The night we watched End of the Century, we did a punk rawk double feature. The Ramones story was all about the talking heads (I'm leaving in that potentially confusing sentence for the amusement of it. Pay attention to the letter case!). The Unheard Music, on the other hand, was about a filmmaker trying to show a band and their influences in a metaphorical way. Because X is hardly direct with their imagery, this was a smart choice, and ultimately a great movie.
It relies on the old standard Ephemera mish-mash technique--mixing in public domain footage with performance and interview shots. Anybody who grew up in the 80s knows exactly what I'm talking about with the ephemera films. Oh god, they were dull. Usually some artsy-avant type doing rapid cuts (read: no more than 24 frames, which pre-digital editing was pretty damn fast), ironically juxtaposing a nuclear explosion with classroom health films, usually set to some slightly disturbing drum machine / synth loop. We were supposed to feel something from these films, but I doubt that something was supposed to be the boredom I inevitably sunk into as yet another film student showed their poorly-made masterpiece.
But here is an example of somebody actually using those techniques to great ends--a difficult challenge, but W.T. Morgan (director) and X the band obviously had a point to make beyond some general ennui about modern culture. It was more of a specific celebration of modern culture through the collage of influences that fed into Los Angeles, punk rock, and especially X themselves. The trick is, this movie doesn't name those influences, but brings them to you experientially so that you might gain understand of the band. It's a perfect show-don't-tell movie.
The movie crafts character for the four band members: Billy Zoom firmly in the clutches of rockabilly car culture, D.J. Bonebrake in a 40's jazz environment, and Exene and John in their bungalow-- with Dia de los Muertos figurines, concert posters and some old-lady lace touches around the fringes--are the representatives of pick-your-own-culture, with equal parts country-western, southern rock, mexican mysticism, and good old American working-man liberalism.

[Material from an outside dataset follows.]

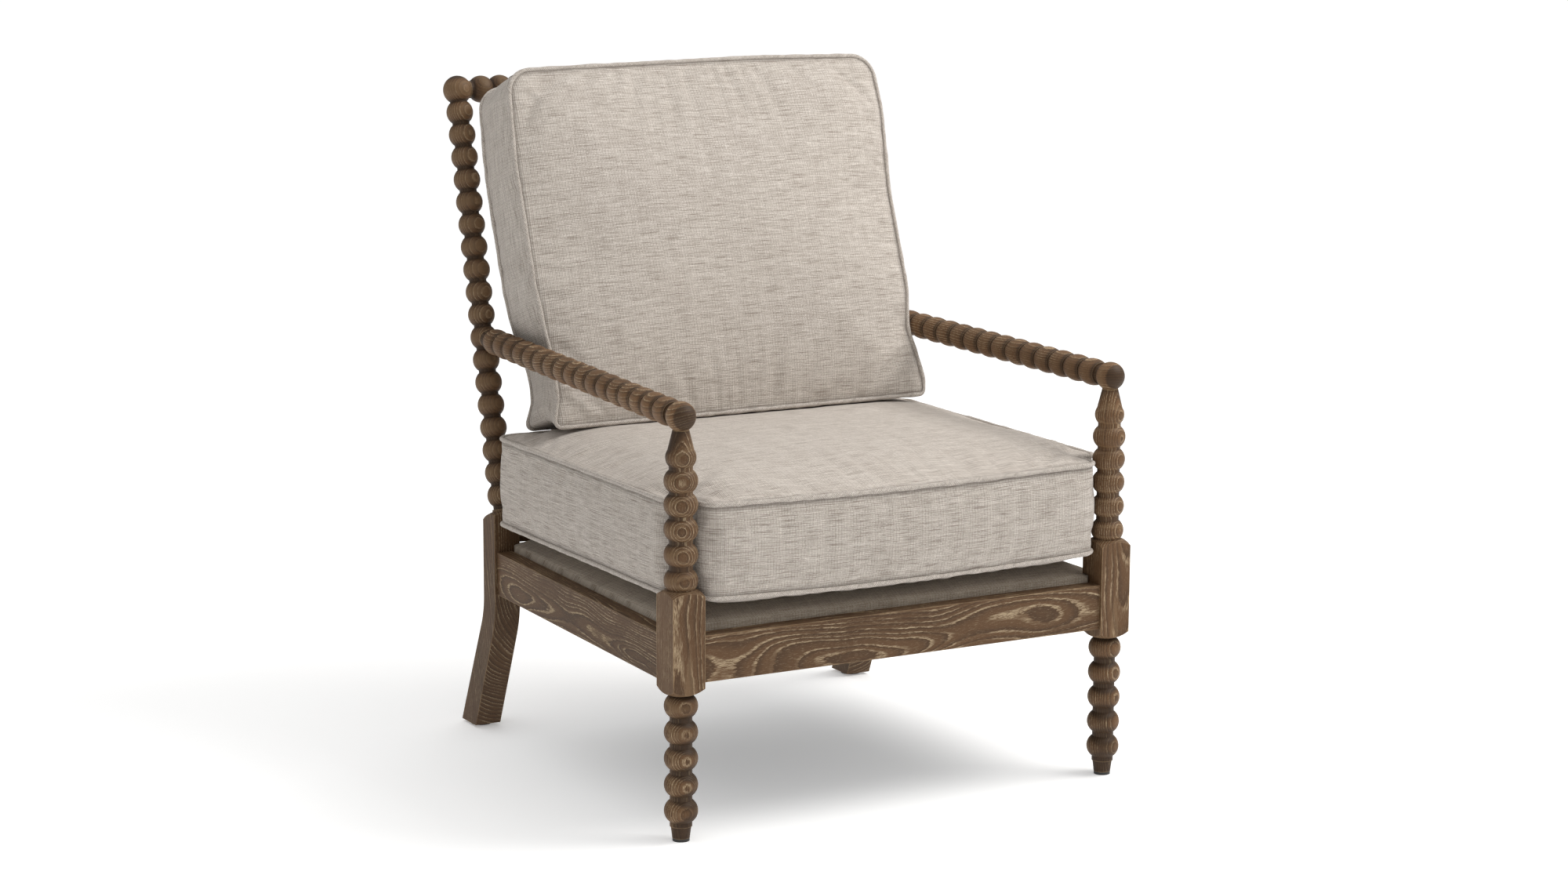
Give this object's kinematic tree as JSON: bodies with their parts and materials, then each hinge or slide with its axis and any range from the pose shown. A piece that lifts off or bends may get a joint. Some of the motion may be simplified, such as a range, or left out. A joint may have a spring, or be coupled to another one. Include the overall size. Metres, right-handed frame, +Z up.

While any of those looks are anachronistic and well-known now, at the time X came around they were brand new and really unexplored. They were truly about originality and seeking your own path, as opposed to simply saying "Oh, I want to play alt-country," and then starting a band called Uncle Soup-o-low, and emoting annoyingly like Ryan Adams (yeah, we get it--you feel deeply).
We see the band writing songs, performing songs, recording songs. We meet Ray Manzarek, showing that X refused to lock themselves into the punk dogma of the day by rejecting anything smacking of hippy. Instead, X made music--a lot of it, and a lot of really good, original and groundbreaking stuff.
Three scenes stuck with me from watching this movie in 1986 when it first came out. The first is Bonebrake in his kitchen showing how he can do polyrhythms with each limb on his body. ("Hey!" said John Doe to Billy Zoom on the phone, "I just saw this drummer who hits his snare drum REAL hard." Billy: "Offer him anything."). Second, the record distributer who didn't pick up X. Has to be seen to be fully enjoyed, but it definitely spells the problem with the music industry, and why it's currently starting a long descent into obsolescence.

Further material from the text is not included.